By: Sheila Kun RN, BSN, MS, CPN, FCCP
Diabetes type 2 is a very common problem which deserves in depth understanding from scratch. Since this is a huge topic, for the coming months, our Care Ministry will begin a series of what I call ”Diabetes 101”. We will seek out pertinent educational information from programs with the best practice.
Here is “A little summary of how our pancreas and liver work from the Mayo Clinic.” Functions of the pancreas in relation to Type 2 Diabetes:
The role of glucose
Glucose-a sugar- is a main source of energy for the cells that make up muscles and other tissues.
- Glucose comes from two major sources: food and your liver.
- Sugar is absorbed into the bloodstream, where it enters cells with the help of insulin.

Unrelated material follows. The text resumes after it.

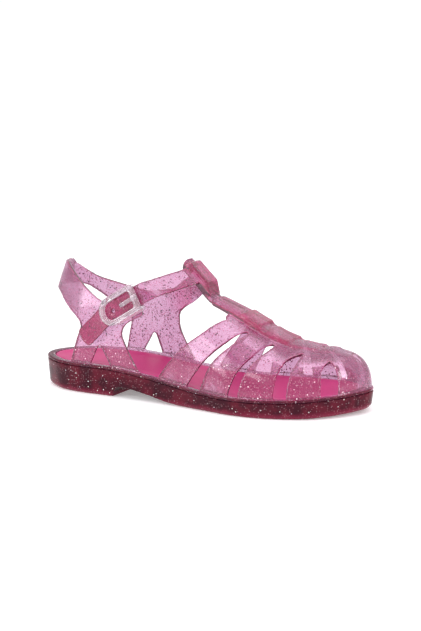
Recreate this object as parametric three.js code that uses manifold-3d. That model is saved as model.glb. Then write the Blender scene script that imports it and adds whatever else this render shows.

- Your liver stores and makes glucose.
- When your insulin levels are low, such as when you haven’t eaten in a while, the liver breaks down stored glycogen* into glucose to keep your glucose level within a normal range.
- Glycogen is the analogue of starch: when the body doesn’t need to use the glucose for energy, it stores it in the liver and muscles.
How insulin works
Insulin is a hormone that comes from the pancreas, a gland situated behind and below the stomach.
- The pancreas secretes insulin into the bloodstream.
- The insulin circulates, enabling sugar to enter your cells.
- Insulin lowers the amount of sugar in your bloodstream.
As your blood sugar level drops, so does the secretion of insulin from your pancreas
How your body works
Normally, your body changes most foods into glucose (sugar). Insulin helps glucose move from your blood into your cells where it can be used for energy. When you have diabetes, your body does not use food properly for energy, so glucose builds up in the blood.
The Care Ministry wants to emphasize that this article is not meant to be your medical advice. Any of your health related questions should be directed to your own physician. Diabetes is here to stay. Let us start the conversation.